Who pays for regeneration?

Even as regenerative acreage grows, the question of economics looms. Who shoulders the cost: the consumer via price premiums, the brand via tighter margins or the farmer via efficiency gains?
Cambruzzi says the answer depends on the case. Importantly, ADM’s program is buoyed by USDA grants, which flow directly back to the farmers making the shift. “We realise there is a cost for producers, so we’re making sure the grant money goes straight to them.”
On the retail side, ADM’s consumer research points to a willingness to pay more but only if the claims are credible and transparent. “If consumers can see the traceability of where their ingredients come from and know they were grown regeneratively, they believe it’s a better-quality product. That creates a halo effect and they are willing to pay more.”
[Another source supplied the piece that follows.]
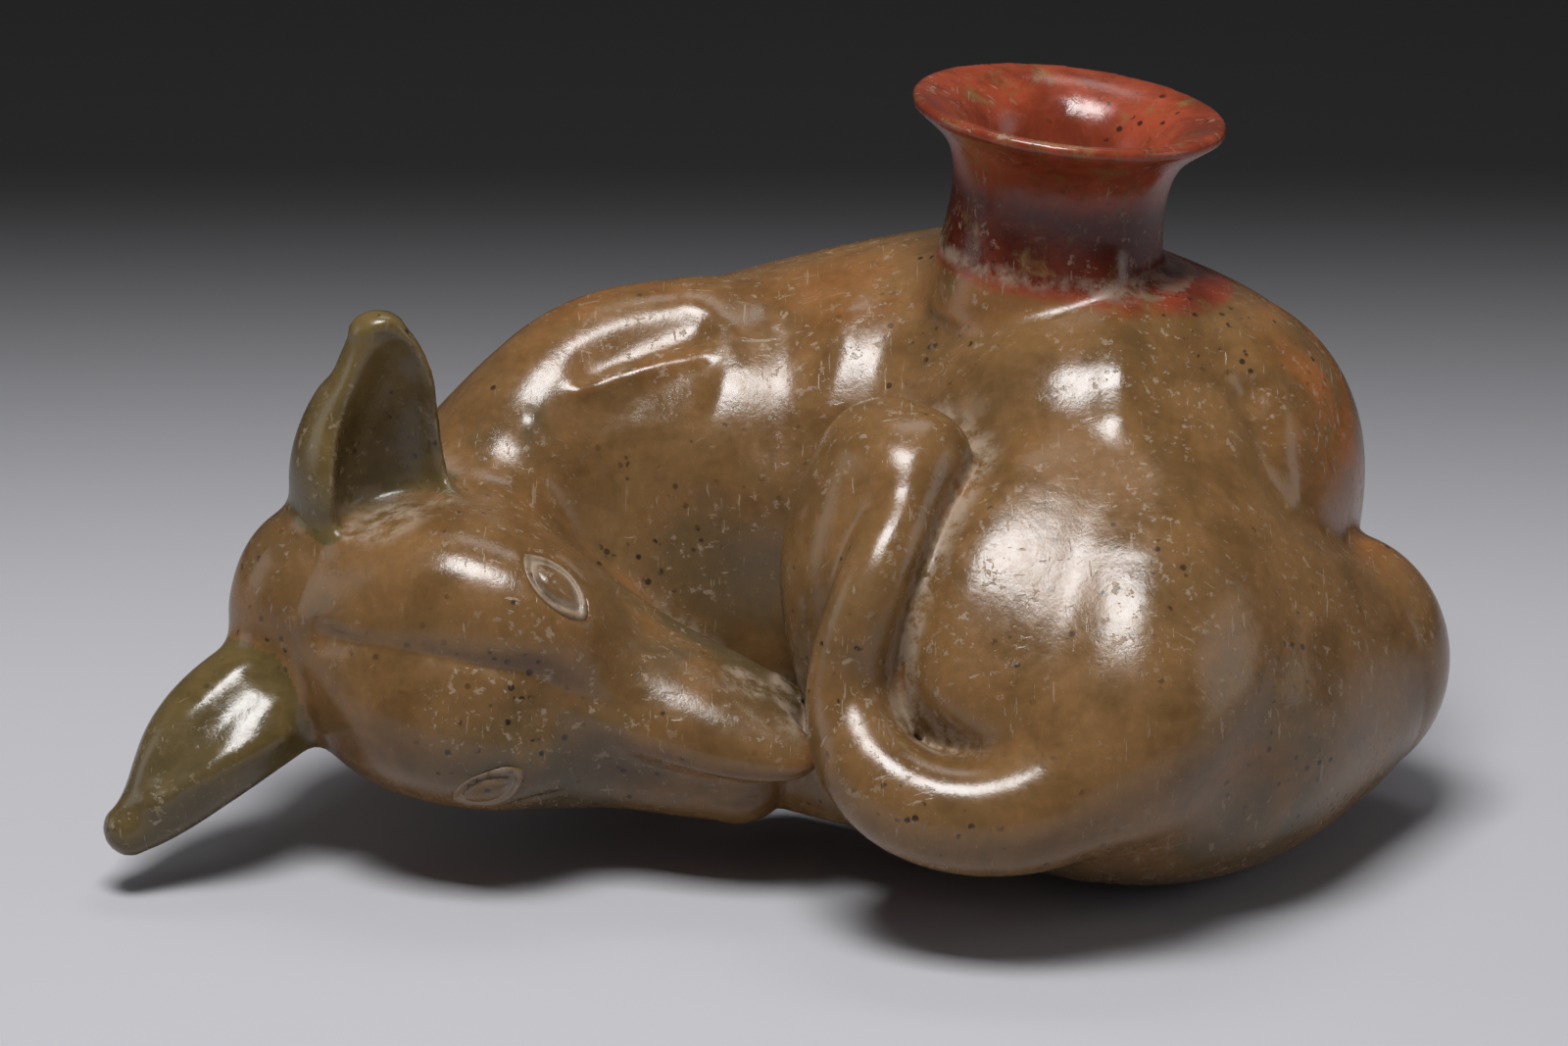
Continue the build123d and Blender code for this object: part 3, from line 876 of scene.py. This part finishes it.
def materials():
    """The clay materials by slot, made once."""
    if not MATERIALS:
        look = bpy.context.scene.vessel_look
        group = clay_group(look)
        MATERIALS["burnished_clay"] = clay_material("Burnished clay", group)
        dark_ear, pale_ear = (tuple(c * share for c in look.ear) for share in (0.7, 1.5))
        tones = {"Clay": look.ear, "Dark_Clay": dark_ear, "Blush_Clay": pale_ear}
        MATERIALS["ear_clay"] = clay_material("Ear clay", group, **tones)
        MATERIALS["eye_clay"] = clay_material("Eye clay", group, Blush_Clay=look.soil, Slip=look.soil)
        MATERIALS["spout_clay"] = clay_material("Slipped clay", group)
    return MATERIALS


# Settings, operators and panel

def tone(name, text, value):
    """A colour that a user would change."""
    return FloatVectorProperty(
        name=name, description=text, default=value, size=3, subtype="COLOR", min=0, max=1,
    )


class VesselLook(bpy.types.PropertyGroup):
    """Sizes and colours that a user would change."""

    detail: FloatProperty(
        name="Mesh step", description="Width of the clay mesh's faces", default=0.0012,
        min=0.0008, max=0.004, unit="LENGTH", subtype="DISTANCE",
    )
    clay: tone("Clay", "Burnished clay", (0.198, 0.104, 0.038))
    dark_clay: tone("Dark clay", "Darker patches of the clay", (0.135, 0.070, 0.024))
    blush: tone("Blush", "Where the fire reddened the clay", (0.36, 0.120, 0.032))
    smoke: tone("Smoke", "Where smoke greyed the clay", (0.085, 0.066, 0.036))
    soil: tone("Soil", "Pale soil in creases", (0.36, 0.27, 0.19))
    speck: tone("Specks", "Dark mineral specks", (0.008, 0.006, 0.006))
    slip: tone("Slip", "Red slip on the spout", (0.34, 0.062, 0.026))
    ear: tone("Ear clay", "Olive clay of the ears", (0.130, 0.088, 0.030))
    floor: tone("Floor", "Studio floor", (0.50, 0.50, 0.53))
    eye_level: FloatProperty(
        name="Camera height angle", description="Angle of the camera above the floor",
        default=math.radians(20), subtype="ANGLE",
    )
    camera_distance: FloatProperty(
        name="Camera distance", description="From the camera to the vessel", default=1.1,
        unit="LENGTH", subtype="DISTANCE",
    )
    lens: FloatProperty(name="Lens", description="Focal length in millimetres", default=117.855, min=20)


class VESSEL_OT_body(bpy.types.Operator):
    """Trunk, haunch, rump, neck, shoulder, leg and tail"""

    bl_idname = "vessel.body"
    bl_label = "Body pieces"

    def execute(self, context):
        step = context.scene.vessel_look.detail / MM
        for node in (
            "trunk_lower_half", "trunk_upper_half", "haunch", "rump", "neck", "shoulder_blade",
            "shin", "hock", "hind_foot", "tail",
        ):
            clay_piece(node, materials()["burnished_clay"], step)
        return {"FINISHED"}


class VESSEL_OT_head(bpy.types.Operator):
    """Head, ears and eyes"""

    bl_idname = "vessel.head"
    bl_label = "Head pieces"

    def execute(self, context):
        step = context.scene.vessel_look.detail / MM
        clay_piece("head", materials()["burnished_clay"], step)
        for node in ("left_ear", "right_ear"):
            clay_piece(node, materials()["ear_clay"], step)
        eye_piece("left_eye", 1, materials()["eye_clay"])
        eye_piece("right_eye", -1, materials()["eye_clay"])
        return {"FINISHED"}


class VESSEL_OT_spout(bpy.types.Operator):
    """Collar and flared rim of the spout"""

    bl_idname = "vessel.spout"
    bl_label = "Spout pieces"

    def execute(self, context):
        step = context.scene.vessel_look.detail / MM
        for node in ("spout_collar", "spout_rim"):
            clay_piece(node, materials()["spout_clay"], step)
        return {"FINISHED"}


def lamp(name, place, target, size, power):
    """A soft box that shines on target."""
    light = bpy.data.lights.new(name, "AREA")
    light.energy, light.shape = power, "RECTANGLE"
    light.size, light.size_y = size
    holder = bpy.data.objects.new(name, light)
    bpy.context.scene.collection.objects.link(holder)
    holder.location = place
    holder.rotation_euler = (Vector(target) - Vector(place)).to_track_quat("-Z", "Y").to_euler()
    return holder


class VESSEL_OT_stage(bpy.types.Operator):
    """Floor, soft boxes, background and camera"""

    bl_idname = "vessel.stage"
    bl_label = "Studio"

    def execute(self, context):
        look = context.scene.vessel_look
        scene = context.scene
        half = 4.0
        corners = [(-half, -half, 0), (half, -half, 0), (half, half, 0), (-half, half, 0)]
        mesh = bpy.data.meshes.new("floor")
        mesh.from_pydata(corners, [], [(0, 1, 2, 3)])
        mesh.materials.append(floor_material(look.floor))
        floor = bpy.data.objects.new("floor", mesh)
        scene.collection.objects.link(floor)
        aim = (0.0, -0.01, 0.06)
        key = lamp("key soft box", (-0.13, -0.38, 1.2), aim, (0.55, 0.4), 15)
        top = lamp("top soft box", (0.1, 0.45, 1.2), aim, (0.6, 0.3), 1.5)
        left = lamp("left fill", (-1.6, 0.1, 0.5), aim, (0.7, 0.9), 2)
        right = lamp("right fill", (1.5, -0.2, 0.5), aim, (0.6, 0.9), 2)
        world = bpy.data.worlds.new("studio")
        scene.world = world
        world.use_nodes = True
        background = world.node_tree.nodes["Background"]
        background.inputs["Color"].default_value = (0.10, 0.10, 0.11, 1)
        background.inputs["Strength"].default_value = 0.6
        scene.view_settings.view_transform = "Standard"
        camera = bpy.data.cameras.new("camera")
        camera.sensor_width, camera.lens = 36, look.lens
        holder = bpy.data.objects.new("camera", camera)
        scene.collection.objects.link(holder)
        target = Vector((0.0, 0.0, 0.068)) + Vector(HOME * MM)
        angle = look.eye_level
        holder.location = target + Vector((0, -math.cos(angle), math.sin(angle))) * look.camera_distance
        holder.rotation_euler = (target - holder.location).to_track_quat("-Z", "Y").to_euler()
        scene.camera = holder
        return {"FINISHED"}


class VESSEL_PT_panel(bpy.types.Panel):
    """Lists the vessel's pieces and settings"""

    bl_label = "Curled Dog Vessel"
    bl_idname = "VESSEL_PT_panel"
    bl_space_type = "VIEW_3D"
    bl_region_type = "UI"
    bl_category = "Vessel"

    def draw(self, context):
        for name in VesselLook.__annotations__:
            self.layout.prop(context.scene.vessel_look, name)
        for operator in (VESSEL_OT_body, VESSEL_OT_head, VESSEL_OT_spout, VESSEL_OT_stage):
            self.layout.operator(operator.bl_idname)


CLASSES = (VesselLook, VESSEL_OT_body, VESSEL_OT_head, VESSEL_OT_spout, VESSEL_OT_stage, VESSEL_PT_panel)


def register():
    for cls in CLASSES:
        bpy.utils.register_class(cls)
    bpy.types.Scene.vessel_look = PointerProperty(type=VesselLook)


def unregister():
    del bpy.types.Scene.vessel_look
    for cls in reversed(CLASSES):
        bpy.utils.unregister_class(cls)


def main():
    """Builds every piece and the studio."""
    register()
    for step in (bpy.ops.vessel.body, bpy.ops.vessel.head, bpy.ops.vessel.spout, bpy.ops.vessel.stage):
        step()


if __name__ == "__main__":
    main()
The decision is often case by case. Some brands cover costs in their own margins, while others test price points at shelf. The critical piece, says Cambruzzi, is making sure the regenerative claim carries trust. Without that, no premium will stick.
ADM’s regenerative numbers
5 million+ acres enrolled globally
28,000+ producers participating
4.7 million acres enrolled in North America
3,500 North American producers already on board
Regeneration and the baking industry’s next steps

Sustainability goals, for many, can feel overwhelming. Where to begin – farm practices, ingredient swaps, energy, waste? Cambruzzi believes the best starting point depends on a company’s ambition and maturity.
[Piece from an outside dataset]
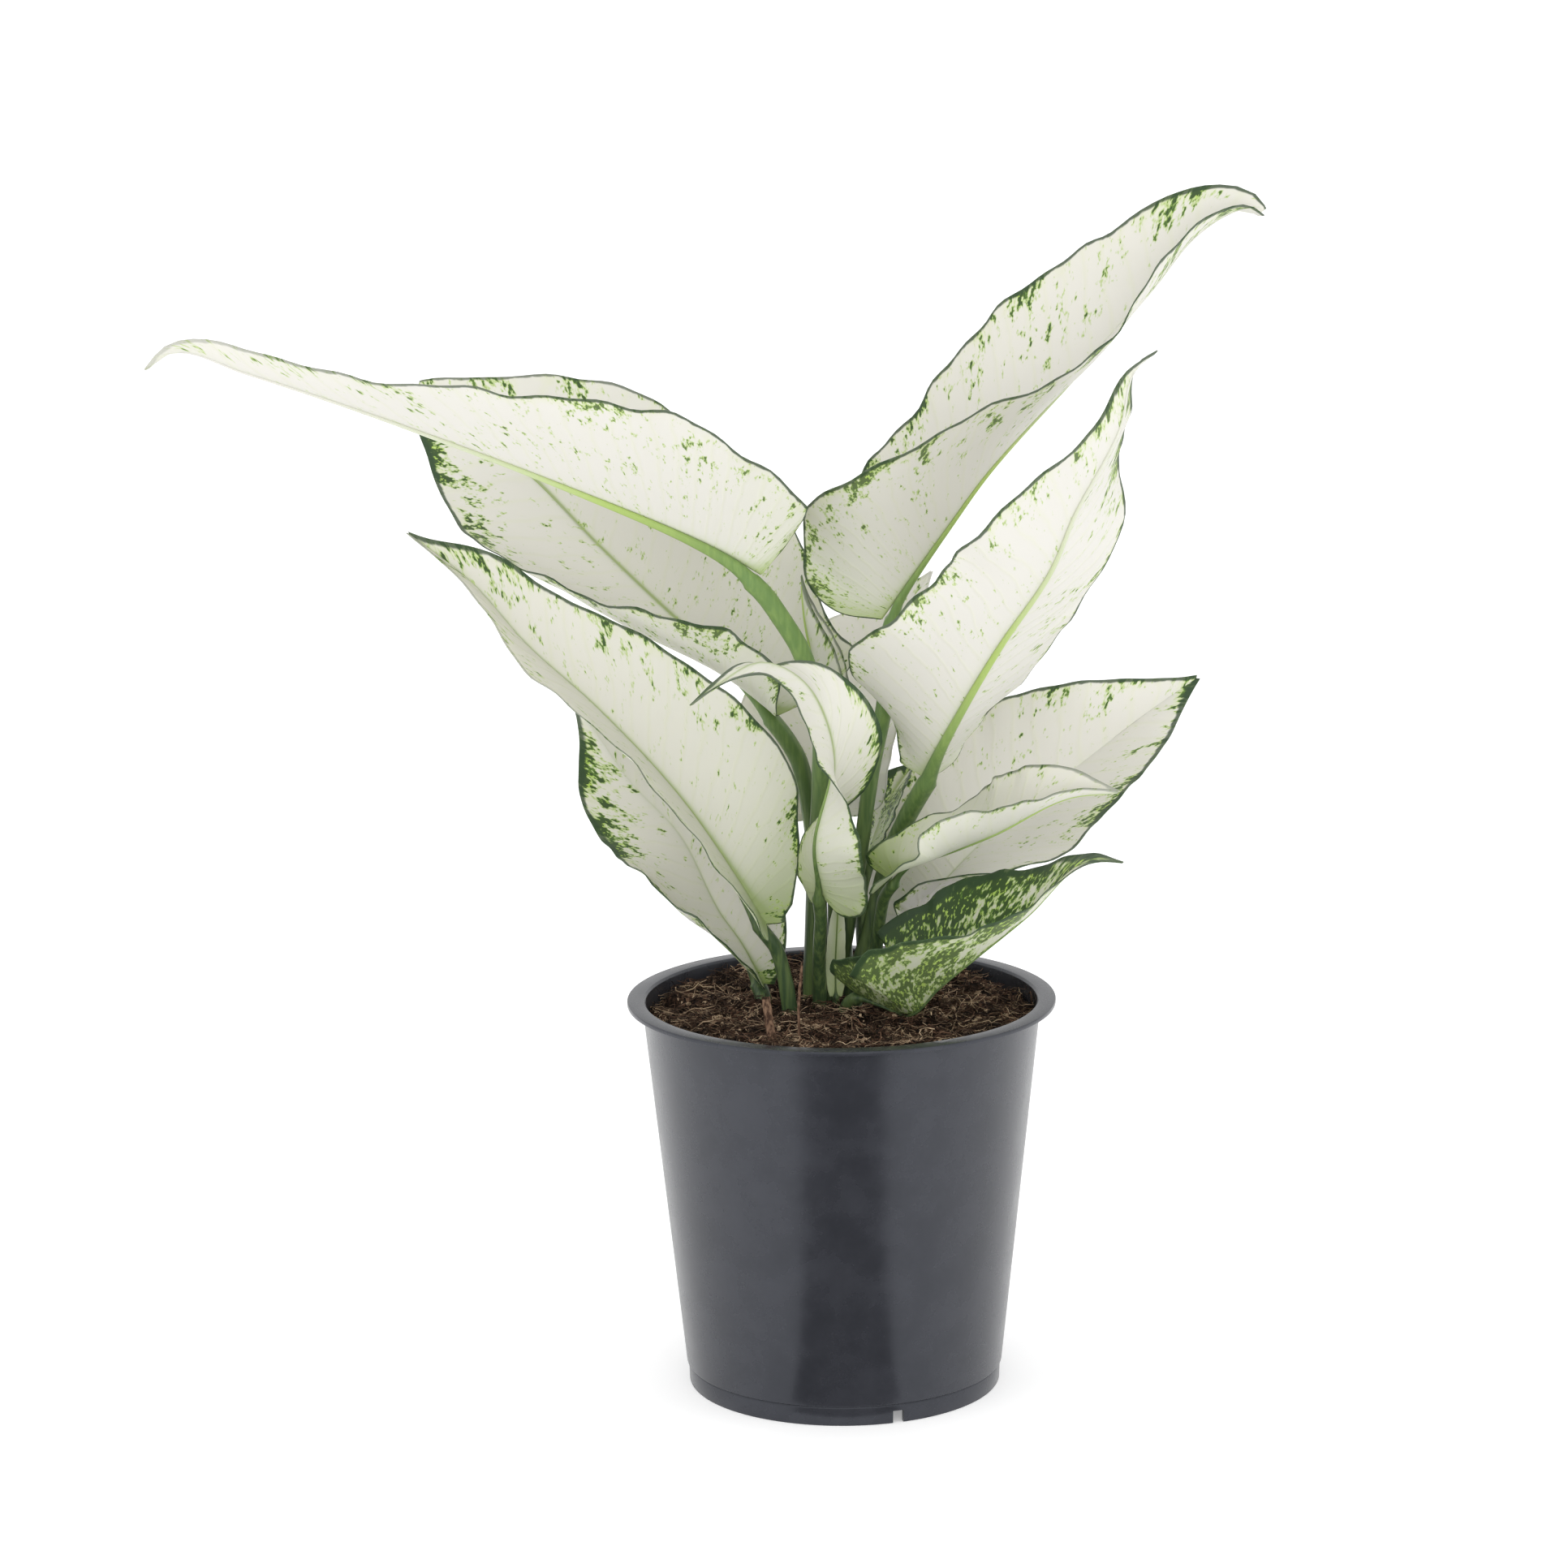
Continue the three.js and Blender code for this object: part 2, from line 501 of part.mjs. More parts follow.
/** The soil: a plug that fills the pot up to its uneven top, before the petioles' holes. */
function soilPlug() {
  const bottom = FLOOR_TOP + GAP;
  const topInner = RIM_RADIUS - FLANGE_WIDTH + 0.4 - WALL;
  const low = { r: FOOT_RADIUS - 0.2, z: FLOOR_TOP + 1 };
  const slope = (topInner - low.r) / (POT_HEIGHT - 0.6 - low.z);
  const wallAt = (z) => low.r + slope * (z - low.z) - GAP;
  const points = [[0, 0, soilHeight(0, 0)]];
  const addRing = (radius, height) => {
    for (let k = 0; k < POT_SIDES; k += 1) {
      const turn = (2 * Math.PI * k) / POT_SIDES;
      const x = Math.sin(turn) * radius(turn);
      const y = Math.cos(turn) * radius(turn);
      points.push([x, y, height(x, y)]);
    }
  };
  SOIL_RINGS.forEach((ring) => addRing(() => ring, soilHeight));
  const edge = RIM_RADIUS - FLANGE_WIDTH;
  const rimHeight = (turn) => soilHeight(Math.sin(turn) * edge, Math.cos(turn) * edge);
  addRing((turn) => wallAt(rimHeight(turn)), (x, y) => rimHeight(Math.atan2(x, y)));
  addRing(() => low.r - GAP, () => low.z + GAP);
  addRing(() => low.r - 1.3 - GAP, () => bottom);
  points.push([0, 0, bottom]);

  const rings = SOIL_RINGS.length + 3;
  const last = points.length - 1;
  const triangles = [];
  for (let k = 0; k < POT_SIDES; k += 1) {
    const next = (k + 1) % POT_SIDES;
    triangles.push([0, 1 + next, 1 + k]);
    for (let ring = 0; ring < rings - 1; ring += 1) {
      const a = 1 + ring * POT_SIDES;
      const b = a + POT_SIDES;
      triangles.push([a + k, a + next, b + next], [a + k, b + next, b + k]);
    }
    const a = 1 + (rings - 1) * POT_SIDES;
    triangles.push([a + k, a + next, last]);
  }
  return toSolid(geometryFrom(points, triangles));
}

/** The hole that a stalk stands in: the stalk's own tube, a gap wider. */
function stalkHole(path, radius) {
  const wide = (radius + GAP) / Math.cos(Math.PI / STALK_SIDES);
  return toSolid(tube(path, -GAP, ROOT_DEPTH + 12, [wide, wide], 5, STALK_SIDES));
}

const plant = new THREE.Group();

function add(name, solid, finish) {
  const mesh = new THREE.Mesh(toGeometry(solid), FINISHES[finish]);
  mesh.name = name;
  plant.add(mesh);
}

let soil = soilPlug();
for (const [name, leaf] of Object.entries(LEAVES)) {
  const path = stalkPath(leaf.stalk, leaf.rib[0]);
  soil = soil.subtract(stalkHole(path, Math.max(...leaf.thick)));
  add(name, leafSolid(leaf), name === 'leaf_low_front' ? 'mottled_leaf' : 'leaf');
}
for (const [name, stalk] of Object.entries(DRIED_STALKS)) {
  const [x, y, z] = stalk.points[0];
  const path = new Path([[x, y, z - ROOT_DEPTH], ...stalk.points]);
  soil = soil.subtract(stalkHole(path, stalk.thick[0]));
  add(name, toSolid(tube(path, 0, path.length, stalk.thick, 6, 6)), 'dried');
}
add('soil', soil, 'soil');
add('pot', pot(), 'plastic');

export default plant;
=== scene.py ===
# %% [markdown]
# # A young Chinese evergreen in a nursery pot
#
# This notebook dresses a plain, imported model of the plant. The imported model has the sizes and
# places. Here every leaf gets its fine sheet, veins and mottling, the pot its moulded plastic
# and the soil its crumbs and fibres. Lengths in tables are millimetres, as on a drawing, and
# meshes are in metres, as Blender wants them.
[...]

“We partner with customers across the value chain, from those just starting out to those with bold public sustainability commitments,” she says. “For beginners, a simple step is sourcing regeneratively grown flour tied to acres in our programme. For more advanced players, it’s about enrolling directly and tying acres to their operations.”
That flexibility is intentional. “We don’t want to force companies into one path. Our pantry of solutions means we can support across the spectrum – whether that’s regenerative flour, biotics for digestive health, sugar reduction or natural colors and flavors.”
And it’s not just about checking sustainability boxes. For ADM, regenerative sourcing links directly to consumer demand. “Consumers still want indulgence, but they also want traceability, health, and local connection. Regenerative systems let bakers deliver all of that in one package.”
The long game

ADM is adamant that regen ag isn’t a quick-fix claim or a CSR sideline. It’s a systemic shift toward practices that make food supply chains resilient, transparent, and trusted.
“We’re not here to push anyone into practices that don’t make sense,” Cambruzzi says. “We’re here to build education, transparency and resilience so our customers feel confident they can source quality ingredients for decades to come.”
For the baking sector, the real takeaway is that regeneration demands patience, persistence and proof – not quick-fix claims. It won’t be won with a single claim or a one-off ingredient swap but built field by field, acre by acre.
And the companies that start integrating those practices today will be the ones still standing tomorrow.